Der robuste Arbeitsmarkt stabilisierte weiterhin das Wirtschaftsgeschehen in Deutschland, heißt es im Monatsbericht. Trotz leicht gesunkener Wirtschaftsleistung blieb die Beschäftigung in Sommer weiter auf dem hohen Stand des Vorquartals. Saisonbereinigt übertraf die gesamte Erwerbstätigkeit im Durchschnitt des dritten Quartals den Stand des Vorquartals um gerade 8.000 Personen (+0,0 Prozent). Die Arbeitslosigkeit erhöhte sich moderat. Im Oktober stieg sie jedoch etwas stärker, die entsprechende Quote lag damit bei 5,8 Prozent. Zugleich lag die Zahl der offenen Stellen weiterhin auf hohem Niveau. Das bedeutet, dass die immer noch sehr hohe Anspannung des Arbeitsmarktes – ausgedrückt durch das Verhältnis der offenen Stellen zu den Arbeitslosen – nur wenig nachließ, schreiben die Fachleute. Da die Beschäftigungsaussichten im Oktober stabil blieben, rechnet die Bundesbank auch im Herbst mit keinem nennenswerten Rückgang der Beschäftigung.

Tarifverdienste im Sommer kräftig gestiegen

Die Tarifverdienste stiegen im Sommerquartal 2023 kräftig um 4,7 Prozent und damit stärker als im Frühjahr (+3,9 Prozent). Hierbei spielten nicht nur hohe abgabenfreie Inflationsausgleichsprämien eine wichtige Rolle, in den jüngeren Tarifabschlüssen wurden auch höhere dauerhafte Lohnsteigerungen vereinbart. Und die Forderungen bleiben hoch: Auch für die weiteren im Herbst verhandelnden Branchen streben die Gewerkschaften kräftige Lohnzuwächse an.

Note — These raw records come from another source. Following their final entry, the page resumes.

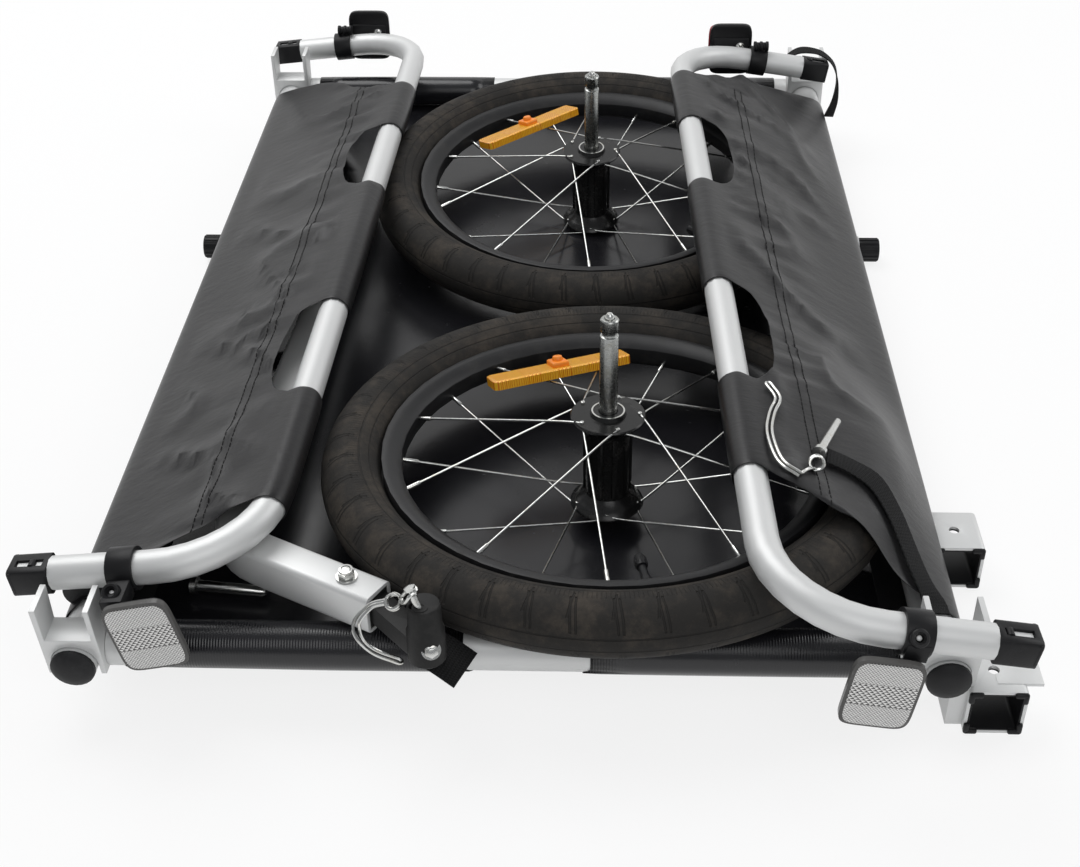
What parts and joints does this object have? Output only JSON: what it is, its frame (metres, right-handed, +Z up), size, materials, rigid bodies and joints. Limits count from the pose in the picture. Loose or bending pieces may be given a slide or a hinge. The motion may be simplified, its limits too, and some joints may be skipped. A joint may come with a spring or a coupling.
{
  "type": "flatbed bike trailer",
  "caption": "Flatbed bike trailer folded flat, its side hoops laid over the bed and both wheels stowed on the floor cloth.",
  "frame": {"origin": "on the ground below the middle of the whole trailer, to within 5 mm; the middle of the two side rails lies 6 mm to its left", "axes": "+Z up, +Y towards the rear of the trailer, +X towards its right as the picture shows it"},
  "size_m": [0.6513, 0.9648, 0.1939],
  "materials": {
    "anodised_aluminium": "satin silver, anodised",
    "plated_steel": "bright plated",
    "black_plastic": "moulded black",
    "tyre_rubber": "dusty, treaded",
    "soft_rubber": "smooth",
    "floor_cloth": "coated, glossy",
    "panel_cloth": "coated, satin",
    "webbing": "woven",
    "clear_lens": "prismatic",
    "red_lens": "prismatic",
    "amber_lens": "prismatic",
    "black_metal": "black anodised, with plated spokes"
  },
  "bodies": {
    "bed_frame": {"rail_left": "anodised_aluminium", "side_panel_left": "panel_cloth", "axle_end_left": "black_plastic", "corner_bracket_front_left": "anodised_aluminium", "rail_cap_front_left": "black_plastic", "corner_bracket_rear_left": "anodised_aluminium", "rail_cap_rear_left": "black_plastic", "rail_right": "anodised_aluminium", "side_panel_right": "panel_cloth", "axle_end_right": "black_plastic", "corner_bracket_front_right": "anodised_aluminium", "rail_cap_front_right": "black_plastic", "corner_bracket_rear_right": "anodised_aluminium", "rail_cap_rear_right": "black_plastic", "cross_tube_front": "anodised_aluminium", "cross_tube_rear": "anodised_aluminium", "axle_tube": "anodised_aluminium", "receiver_front": "anodised_aluminium", "receiver_rear": "anodised_aluminium", "receiver_front_lining": "black_plastic", "receiver_rear_lining": "black_plastic", "floor_sheet": "floor_cloth", "axle_near": "plated_steel", "axle_far": "plated_steel", "tow_bar_pin": "plated_steel", "tow_bar_clasp": "plated_steel", "loose_pin": "plated_steel", "tow_bar_strap": "webbing", "rear_strap": "webbing"},
    "side_frame_left": {"hoop_left": "anodised_aluminium", "end_fitting_front_left": "black_plastic", "end_fitting_rear_left": "black_plastic", "collar_front_left": "black_plastic", "collar_rear_left": "black_plastic", "reflector_front_left": "clear_lens", "reflector_rear_left": "red_lens"},
    "side_frame_right": {"hoop_right": "anodised_aluminium", "end_fitting_front_right": "black_plastic", "end_fitting_rear_right": "black_plastic", "collar_front_right": "black_plastic", "collar_rear_right": "black_plastic", "reflector_front_right": "clear_lens", "reflector_rear_right": "red_lens"},
    "wheel_near": {"tyre_near": "tyre_rubber", "rim_near": "black_metal", "hub_near": "black_metal", "spoke_reflector_near": "amber_lens"},
    "axle_button_near": {"button_near": "plated_steel"},
    "wheel_far": {"tyre_far": "tyre_rubber", "rim_far": "black_metal", "hub_far": "black_metal", "spoke_reflector_far": "amber_lens"},
    "axle_button_far": {"button_far": "plated_steel"},
    "tow_bar_body": {"tow_bar": "anodised_aluminium", "tow_bar_bolt": "plated_steel", "flex_connector": "soft_rubber", "hitch_pin": "plated_steel", "hitch_clasp": "plated_steel", "hitch_strap": "webbing"}
  },
  "joints": [
    {"name": "left_side_fold", "type": "hinge", "parent": "bed_frame", "child": "side_frame_left", "pos_m": [-0.28638, 0, 0.09616], "axis": [0, -1, 0], "range_deg": [0, 83], "deforming": ["side_panel_left"]},
    {"name": "right_side_fold", "type": "hinge", "parent": "bed_frame", "child": "side_frame_right", "pos_m": [0.26877, 0, 0.10027], "axis": [0, 1, 0], "range_deg": [0, 80], "deforming": ["side_panel_right", "rear_strap"]},
    {"name": "near_wheel_spin", "type": "hinge", "parent": "bed_frame", "child": "wheel_near", "pos_m": [0.0564, -0.257, 0.078], "axis": [0, 0.0506, 0.9987], "continuous": true},
    {"name": "near_axle_button", "type": "slide", "parent": "bed_frame", "child": "axle_button_near", "axis": [0, -0.0506, -0.9987], "range_m": [0, 0.003], "stiffness_N_per_m": 400},
    {"name": "far_wheel_spin", "type": "hinge", "parent": "bed_frame", "child": "wheel_far", "pos_m": [0.0423, 0.1775, 0.0682], "axis": [0, -0.0732, 0.9973], "continuous": true},
    {"name": "far_axle_button", "type": "slide", "parent": "bed_frame", "child": "axle_button_far", "axis": [0, 0.0732, -0.9973], "range_m": [0, 0.003], "stiffness_N_per_m": 400},
    {"name": "tow_bar_draw", "type": "slide", "parent": "bed_frame", "child": "tow_bar_body", "axis": [0, -0.9982, 0.0592], "range_m": [0, 0.04]}
  ]
}
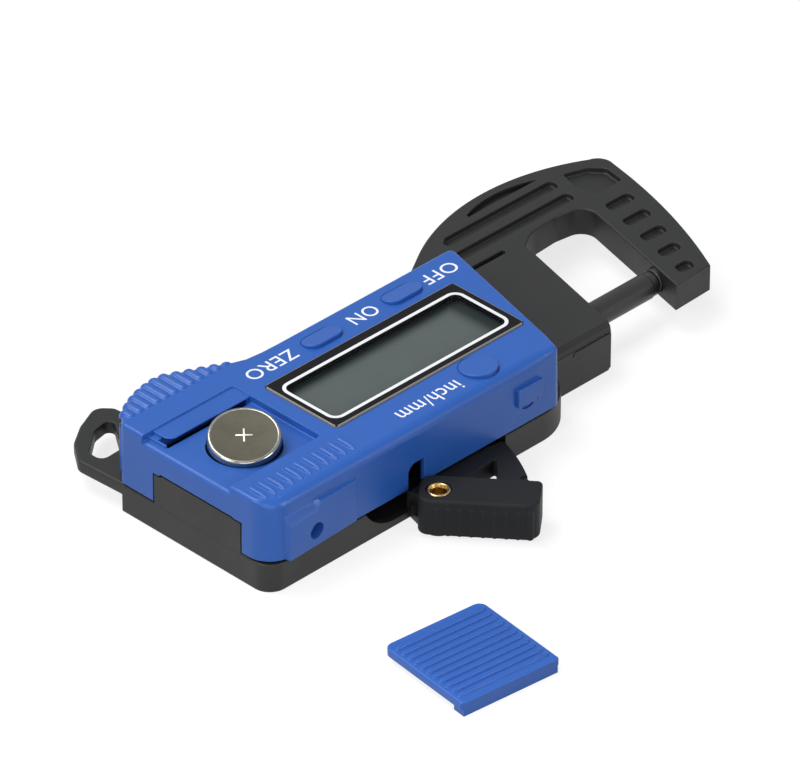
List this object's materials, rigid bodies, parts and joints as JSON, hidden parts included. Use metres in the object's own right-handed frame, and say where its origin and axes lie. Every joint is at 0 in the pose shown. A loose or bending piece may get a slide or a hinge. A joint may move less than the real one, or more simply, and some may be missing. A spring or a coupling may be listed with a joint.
{
  "type": "digital thickness gauge",
  "caption": "Pocket digital thickness gauge: C-shaped jaw, sliding spindle worked by a thumb lever, display with keys, open battery bay with its cover beside it.",
  "frame": {"origin": "on the flat back of the frame, straight below the centre of the display", "axes": "+X runs along the display's reading direction to the battery end, +Y points to the thumb lever and +Z comes out of the display; the gauge lies on its back"},
  "size_m": [0.1187, 0.0961, 0.0193],
  "materials": {
    "blue_plastic": "satin moulded ABS, royal blue",
    "black_composite": "fine matt glass-filled moulding",
    "lens_plastic": "polished clear acrylic over a black printed border",
    "display_glass": "grey-green reflective liquid crystal glass",
    "steel": "ground and lapped",
    "cell_steel": "nickel-plated",
    "brass": "bright drawn tube",
    "contact_metal": "gold-plated spring strip",
    "board": "green solder resist",
    "rubber": "zebra strip",
    "epoxy": "cast blob"
  },
  "bodies": {
    "gauge": {"frame": "black_composite", "housing": "blue_plastic", "display_lens": "lens_plastic", "lcd_panel": "display_glass", "lcd_contact_strip_far": "rubber", "lcd_contact_strip_near": "rubber", "circuit_board": "board", "display_chip": "epoxy", "key_dome_off": "contact_metal", "key_dome_on": "contact_metal", "key_dome_unit": "contact_metal", "contact_positive": "contact_metal", "contact_negative": "contact_metal", "anvil": "steel", "return_spring": "steel", "lever_rivet": "brass", "case_screw_jaw_far": "steel", "case_screw_jaw_near": "steel", "case_screw_end_near": "steel", "case_screw_end_far": "steel"},
    "off_key": {"button_off": "blue_plastic"},
    "on_key": {"button_on": "blue_plastic"},
    "unit_key": {"button_unit": "blue_plastic"},
    "cell": {"battery_cell": "cell_steel"},
    "cover": {"battery_cover": "blue_plastic"},
    "spindle_slide_body": {"spindle": "black_composite", "spindle_tip": "steel", "carriage": "black_composite", "sensor_strip": "board"},
    "thumb_lever": {"lever": "black_composite"}
  },
  "joints": [
    {"name": "spindle_travel", "type": "slide", "parent": "gauge", "child": "spindle_slide_body", "axis": [1, 0, 0], "range_m": [0, 0.0127], "stiffness_N_per_m": 25, "springref_m": -0.02, "deforming": ["return_spring"]},
    {"name": "lever_press", "type": "hinge", "parent": "gauge", "child": "thumb_lever", "pos_m": [0.0119, 0.0217, 0.0045], "axis": [0, 0, 1], "range_deg": [0, 39.27]},
    {"name": "off_press", "type": "slide", "parent": "gauge", "child": "off_key", "axis": [0, 0, -1], "range_m": [0, 0.0005], "stiffness_N_per_m": 800, "springref_m": -0.0004},
    {"name": "on_press", "type": "slide", "parent": "gauge", "child": "on_key", "axis": [0, 0, -1], "range_m": [0, 0.0005], "stiffness_N_per_m": 800, "springref_m": -0.0004},
    {"name": "unit_press", "type": "slide", "parent": "gauge", "child": "unit_key", "axis": [0, 0, -1], "range_m": [0, 0.0005], "stiffness_N_per_m": 800, "springref_m": -0.0004},
    {"name": "cell_lift", "type": "slide", "parent": "gauge", "child": "cell", "axis": [0, 0, 1], "range_m": [0, 0.012]},
    {"name": "cover_lift", "type": "slide", "parent": "gauge", "child": "cover", "axis": [0, 0, 1], "range_m": [0, 0.02]}
  ],
  "couplings": [
    {"joint": "lever_press", "follows": "spindle_travel", "rad_per_m": 53.95}
  ]
}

Inflationsrate im Oktober weiter deutlich gesunken

Die Verbraucherpreise, gemessen am Harmonisierten Verbraucherpreisindex (HVPI), sanken im Oktober gegenüber dem Vormonat saisonbereinigt um 0,2 Prozent, nachdem sie im September noch um 0,3 Prozent gestiegen waren. Dies lag hauptsächlich an den niedrigeren Energiepreisen, aber auch bei Nahrungsmitteln und Dienstleistungen verlangsamte sich der Preisauftrieb. Die Inflationsrate verringerte sich gegenüber dem Vorjahr erneut erheblich von 4,3 Prozent auf 3,0 Prozent. Dämpfend wirkte im Vorjahresvergleich insbesondere ein Basiseffekt bei den Energiepreisen. Die Kernrate ohne Energie und Nahrungsmittel sank daher weniger stark von 4,8 Prozent auf 4,2 Prozent. Sie liegt damit aber immer noch weit über dem historischen Durchschnitt und oberhalb der Gesamtrate, schreiben die Autorinnen und Autoren. Nach ihrer Einschätzung dürfte die Inflationsrate in den kommenden Monaten um ihren gegenwärtigen Wert schwanken. 

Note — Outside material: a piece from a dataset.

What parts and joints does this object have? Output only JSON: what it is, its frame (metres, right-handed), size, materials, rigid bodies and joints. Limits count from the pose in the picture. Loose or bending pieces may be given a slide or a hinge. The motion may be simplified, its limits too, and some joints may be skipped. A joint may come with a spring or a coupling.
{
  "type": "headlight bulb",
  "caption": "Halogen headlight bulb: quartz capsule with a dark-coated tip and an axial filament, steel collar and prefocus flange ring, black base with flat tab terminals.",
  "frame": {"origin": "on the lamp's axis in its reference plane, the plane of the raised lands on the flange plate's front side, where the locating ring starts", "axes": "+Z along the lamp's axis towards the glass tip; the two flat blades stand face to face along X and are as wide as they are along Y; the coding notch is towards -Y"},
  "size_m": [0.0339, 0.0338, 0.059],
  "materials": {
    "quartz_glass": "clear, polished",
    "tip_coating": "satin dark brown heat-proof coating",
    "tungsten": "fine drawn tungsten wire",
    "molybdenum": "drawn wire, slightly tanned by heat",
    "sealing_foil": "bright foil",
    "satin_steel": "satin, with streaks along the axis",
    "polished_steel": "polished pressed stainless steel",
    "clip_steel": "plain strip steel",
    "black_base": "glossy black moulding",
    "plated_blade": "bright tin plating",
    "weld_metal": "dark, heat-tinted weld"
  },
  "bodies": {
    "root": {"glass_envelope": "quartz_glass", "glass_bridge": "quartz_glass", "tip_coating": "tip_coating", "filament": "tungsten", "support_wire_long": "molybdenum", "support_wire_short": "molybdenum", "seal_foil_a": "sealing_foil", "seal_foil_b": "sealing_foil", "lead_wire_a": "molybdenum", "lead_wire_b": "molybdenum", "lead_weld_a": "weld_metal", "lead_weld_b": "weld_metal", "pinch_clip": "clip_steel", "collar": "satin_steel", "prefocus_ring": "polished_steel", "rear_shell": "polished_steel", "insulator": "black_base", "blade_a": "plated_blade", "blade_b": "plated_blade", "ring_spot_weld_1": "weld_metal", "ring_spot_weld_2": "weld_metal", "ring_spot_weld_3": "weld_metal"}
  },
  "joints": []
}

Leichte Erholung erst nach dem Jahreswechsel erwartet

Die deutsche Wirtschaft wird sich wohl nur mühsam aus ihrer seit Beginn des russischen Angriffskrieges gegen die Ukraine anhaltenden Schwächephase befreien, schreiben die Fachleute weiter. Sie rechnen erst im ersten Quartal 2024 wieder mit einer leichten Zunahme der Wirtschaftsleistung. Die realen Nettoeinkommen der privaten Haushalte dürften aufgrund der hohen Lohnsteigerungen und des nachlassenden Preisdrucks weiter steigen. Selbst wenn die privaten Haushalte bei ihren Ausgaben noch etwas zurückhaltend bleiben, werden sie ihren realen Konsum nach und nach ausweiten und damit die Binnenkonjunktur stützen. 

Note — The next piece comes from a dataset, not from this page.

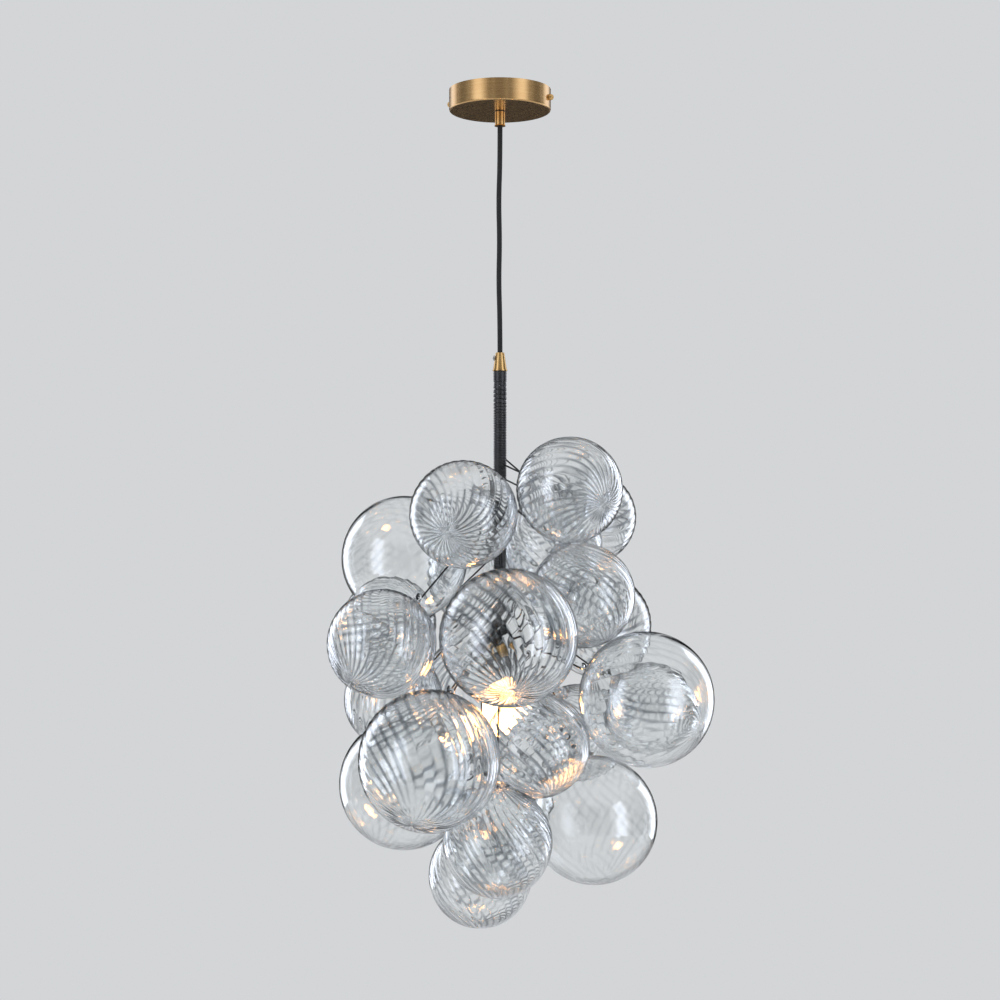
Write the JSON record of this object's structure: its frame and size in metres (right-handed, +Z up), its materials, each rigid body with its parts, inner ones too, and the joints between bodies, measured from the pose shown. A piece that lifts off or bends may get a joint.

Die Industrie hat nach wie vor mit schwierigen Bedingungen zu kämpfen. Die schwache Auslandsnachfrage und die Folgen des vorangegangenen Energiepreisschocks bremsen laut Monatsbericht weiterhin ihre Produktion. Die Bundesbank sieht jedoch erste zaghafte Anzeichen für eine zögerliche Besserung nach dem Jahreswechsel. So deutet die Grundtendenz in den Auftragseingängen darauf hin, dass die Auslandsnachfrage die Talsohle erreicht haben könnte. Und die ifo Geschäftserwartungen der Unternehmen hellten sich zuletzt leicht auf.